Data provided ->
--------

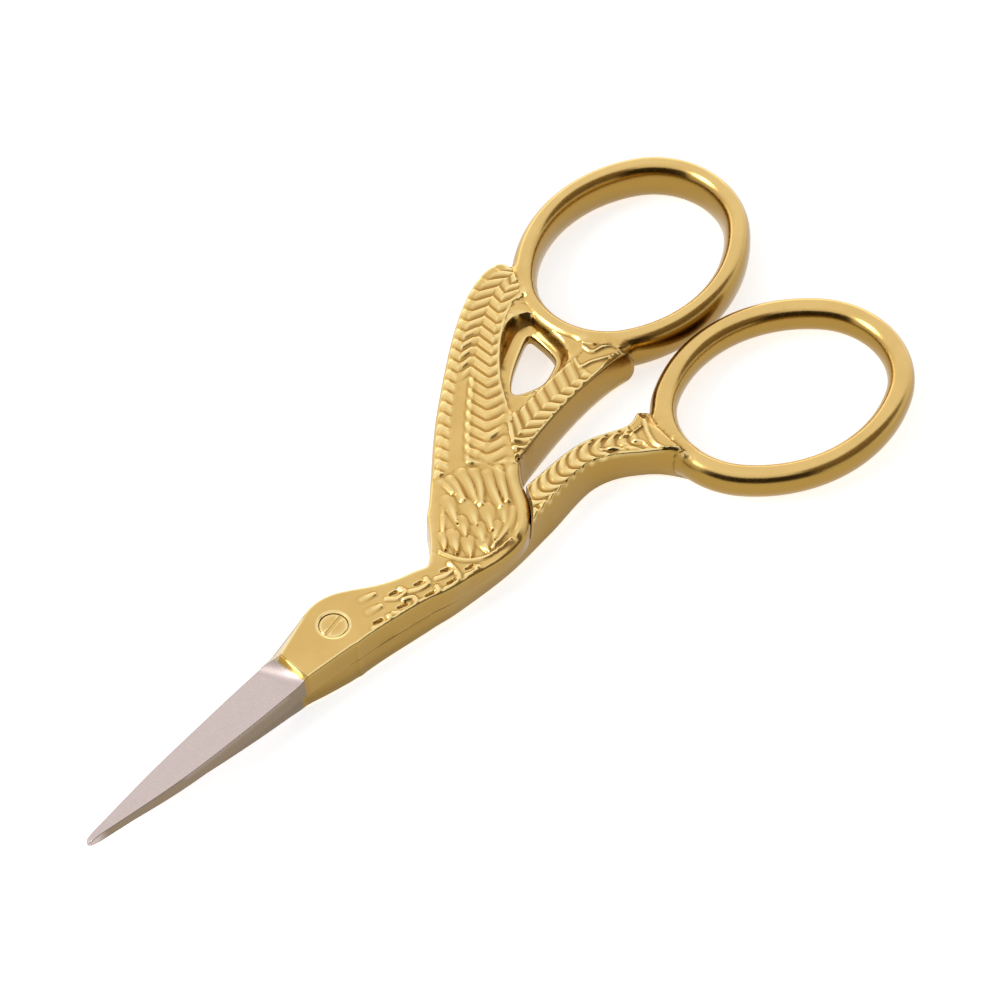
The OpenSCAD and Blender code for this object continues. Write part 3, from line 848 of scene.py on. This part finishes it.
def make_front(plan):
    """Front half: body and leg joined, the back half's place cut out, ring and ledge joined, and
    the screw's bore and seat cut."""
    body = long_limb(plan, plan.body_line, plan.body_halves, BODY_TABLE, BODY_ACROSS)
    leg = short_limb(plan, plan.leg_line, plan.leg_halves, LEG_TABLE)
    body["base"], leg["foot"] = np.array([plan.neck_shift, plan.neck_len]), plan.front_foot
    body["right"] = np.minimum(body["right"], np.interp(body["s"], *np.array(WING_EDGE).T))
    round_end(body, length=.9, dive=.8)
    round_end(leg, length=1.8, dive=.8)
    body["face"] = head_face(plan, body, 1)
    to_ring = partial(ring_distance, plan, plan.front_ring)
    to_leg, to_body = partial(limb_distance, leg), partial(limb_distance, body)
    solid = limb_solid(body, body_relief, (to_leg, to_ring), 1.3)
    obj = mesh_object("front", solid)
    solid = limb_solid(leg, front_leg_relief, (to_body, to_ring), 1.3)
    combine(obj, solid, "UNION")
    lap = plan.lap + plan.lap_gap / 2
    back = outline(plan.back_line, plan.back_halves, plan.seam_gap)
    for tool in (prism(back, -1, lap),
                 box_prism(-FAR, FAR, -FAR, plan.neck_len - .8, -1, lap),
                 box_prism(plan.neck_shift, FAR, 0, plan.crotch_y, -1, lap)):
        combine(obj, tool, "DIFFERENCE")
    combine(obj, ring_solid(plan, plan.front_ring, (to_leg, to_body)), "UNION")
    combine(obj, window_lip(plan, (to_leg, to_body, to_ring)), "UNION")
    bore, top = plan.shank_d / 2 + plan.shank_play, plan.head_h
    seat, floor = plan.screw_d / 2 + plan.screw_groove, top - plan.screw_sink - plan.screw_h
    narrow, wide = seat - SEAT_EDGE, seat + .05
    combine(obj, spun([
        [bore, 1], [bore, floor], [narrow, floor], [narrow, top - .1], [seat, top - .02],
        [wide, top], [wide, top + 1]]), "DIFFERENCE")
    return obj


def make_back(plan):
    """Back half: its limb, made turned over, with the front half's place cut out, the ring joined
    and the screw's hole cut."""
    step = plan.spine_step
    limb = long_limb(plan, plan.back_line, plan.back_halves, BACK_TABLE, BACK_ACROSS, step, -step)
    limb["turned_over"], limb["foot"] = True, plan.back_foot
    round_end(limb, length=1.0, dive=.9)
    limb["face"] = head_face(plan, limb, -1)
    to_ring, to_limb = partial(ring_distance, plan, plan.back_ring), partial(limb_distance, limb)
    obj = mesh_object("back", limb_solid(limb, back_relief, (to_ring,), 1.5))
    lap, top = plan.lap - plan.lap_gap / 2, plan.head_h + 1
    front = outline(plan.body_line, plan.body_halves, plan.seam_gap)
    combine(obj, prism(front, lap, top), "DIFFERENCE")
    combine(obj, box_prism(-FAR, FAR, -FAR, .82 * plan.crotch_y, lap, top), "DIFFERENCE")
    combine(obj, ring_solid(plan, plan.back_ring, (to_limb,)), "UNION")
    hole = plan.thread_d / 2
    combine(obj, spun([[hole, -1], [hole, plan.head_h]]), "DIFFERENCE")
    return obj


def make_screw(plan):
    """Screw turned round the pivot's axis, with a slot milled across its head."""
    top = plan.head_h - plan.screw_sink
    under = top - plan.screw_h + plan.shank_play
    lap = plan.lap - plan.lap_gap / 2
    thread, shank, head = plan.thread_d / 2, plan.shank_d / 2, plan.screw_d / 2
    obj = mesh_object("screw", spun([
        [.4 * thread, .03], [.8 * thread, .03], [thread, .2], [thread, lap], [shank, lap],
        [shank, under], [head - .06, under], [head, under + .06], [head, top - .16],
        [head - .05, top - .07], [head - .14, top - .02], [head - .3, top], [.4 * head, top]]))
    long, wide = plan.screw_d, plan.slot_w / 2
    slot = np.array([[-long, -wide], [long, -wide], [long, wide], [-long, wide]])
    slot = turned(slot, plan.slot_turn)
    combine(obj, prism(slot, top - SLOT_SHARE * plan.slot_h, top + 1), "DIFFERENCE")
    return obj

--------

What is required -> Your task is to repeat the data exactly, with nothing left out.

Exercise solution ->
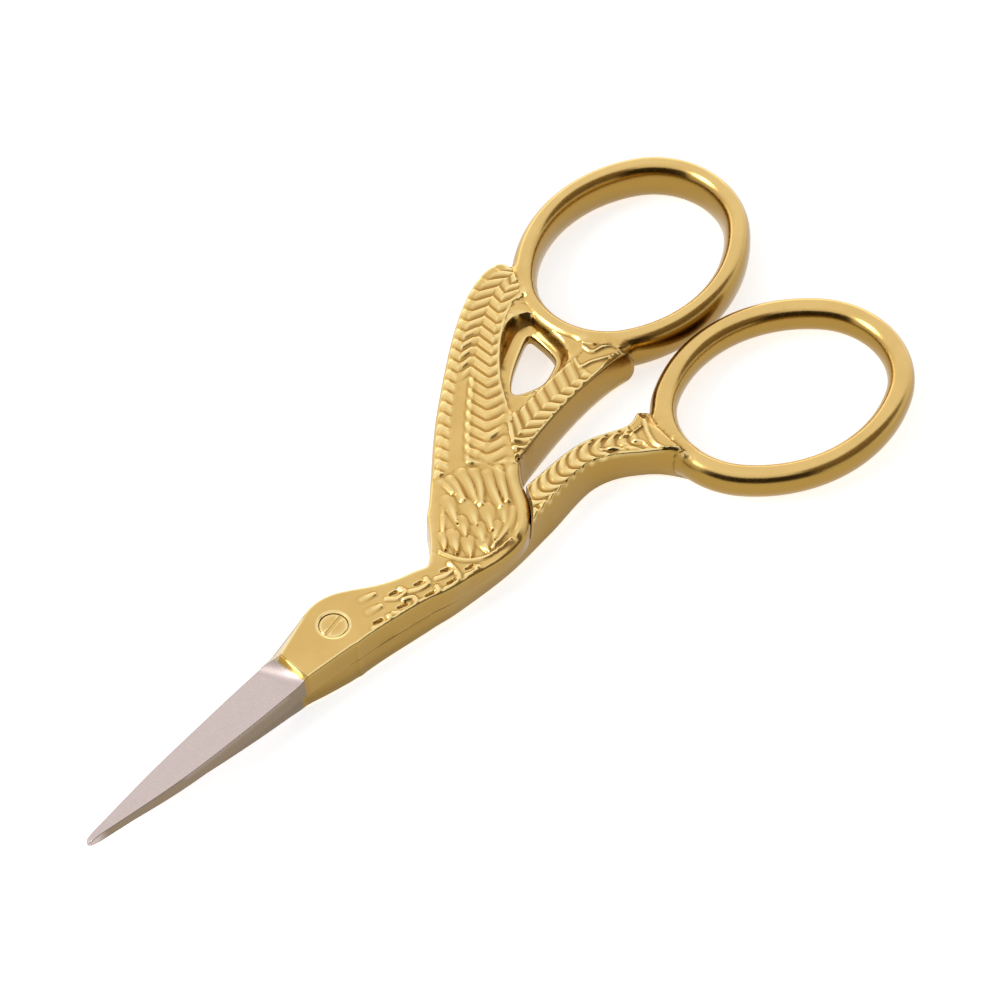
The OpenSCAD and Blender code for this object continues. Write part 3, from line 848 of scene.py on. This part finishes it.
def make_front(plan):
    """Front half: body and leg joined, the back half's place cut out, ring and ledge joined, and
    the screw's bore and seat cut."""
    body = long_limb(plan, plan.body_line, plan.body_halves, BODY_TABLE, BODY_ACROSS)
    leg = short_limb(plan, plan.leg_line, plan.leg_halves, LEG_TABLE)
    body["base"], leg["foot"] = np.array([plan.neck_shift, plan.neck_len]), plan.front_foot
    body["right"] = np.minimum(body["right"], np.interp(body["s"], *np.array(WING_EDGE).T))
    round_end(body, length=.9, dive=.8)
    round_end(leg, length=1.8, dive=.8)
    body["face"] = head_face(plan, body, 1)
    to_ring = partial(ring_distance, plan, plan.front_ring)
    to_leg, to_body = partial(limb_distance, leg), partial(limb_distance, body)
    solid = limb_solid(body, body_relief, (to_leg, to_ring), 1.3)
    obj = mesh_object("front", solid)
    solid = limb_solid(leg, front_leg_relief, (to_body, to_ring), 1.3)
    combine(obj, solid, "UNION")
    lap = plan.lap + plan.lap_gap / 2
    back = outline(plan.back_line, plan.back_halves, plan.seam_gap)
    for tool in (prism(back, -1, lap),
                 box_prism(-FAR, FAR, -FAR, plan.neck_len - .8, -1, lap),
                 box_prism(plan.neck_shift, FAR, 0, plan.crotch_y, -1, lap)):
        combine(obj, tool, "DIFFERENCE")
    combine(obj, ring_solid(plan, plan.front_ring, (to_leg, to_body)), "UNION")
    combine(obj, window_lip(plan, (to_leg, to_body, to_ring)), "UNION")
    bore, top = plan.shank_d / 2 + plan.shank_play, plan.head_h
    seat, floor = plan.screw_d / 2 + plan.screw_groove, top - plan.screw_sink - plan.screw_h
    narrow, wide = seat - SEAT_EDGE, seat + .05
    combine(obj, spun([
        [bore, 1], [bore, floor], [narrow, floor], [narrow, top - .1], [seat, top - .02],
        [wide, top], [wide, top + 1]]), "DIFFERENCE")
    return obj


def make_back(plan):
    """Back half: its limb, made turned over, with the front half's place cut out, the ring joined
    and the screw's hole cut."""
    step = plan.spine_step
    limb = long_limb(plan, plan.back_line, plan.back_halves, BACK_TABLE, BACK_ACROSS, step, -step)
    limb["turned_over"], limb["foot"] = True, plan.back_foot
    round_end(limb, length=1.0, dive=.9)
    limb["face"] = head_face(plan, limb, -1)
    to_ring, to_limb = partial(ring_distance, plan, plan.back_ring), partial(limb_distance, limb)
    obj = mesh_object("back", limb_solid(limb, back_relief, (to_ring,), 1.5))
    lap, top = plan.lap - plan.lap_gap / 2, plan.head_h + 1
    front = outline(plan.body_line, plan.body_halves, plan.seam_gap)
    combine(obj, prism(front, lap, top), "DIFFERENCE")
    combine(obj, box_prism(-FAR, FAR, -FAR, .82 * plan.crotch_y, lap, top), "DIFFERENCE")
    combine(obj, ring_solid(plan, plan.back_ring, (to_limb,)), "UNION")
    hole = plan.thread_d / 2
    combine(obj, spun([[hole, -1], [hole, plan.head_h]]), "DIFFERENCE")
    return obj


def make_screw(plan):
    """Screw turned round the pivot's axis, with a slot milled across its head."""
    top = plan.head_h - plan.screw_sink
    under = top - plan.screw_h + plan.shank_play
    lap = plan.lap - plan.lap_gap / 2
    thread, shank, head = plan.thread_d / 2, plan.shank_d / 2, plan.screw_d / 2
    obj = mesh_object("screw", spun([
        [.4 * thread, .03], [.8 * thread, .03], [thread, .2], [thread, lap], [shank, lap],
        [shank, under], [head - .06, under], [head, under + .06], [head, top - .16],
        [head - .05, top - .07], [head - .14, top - .02], [head - .3, top], [.4 * head, top]]))
    long, wide = plan.screw_d, plan.slot_w / 2
    slot = np.array([[-long, -wide], [long, -wide], [long, wide], [-long, wide]])
    slot = turned(slot, plan.slot_turn)
    combine(obj, prism(slot, top - SLOT_SHARE * plan.slot_h, top + 1), "DIFFERENCE")
    return obj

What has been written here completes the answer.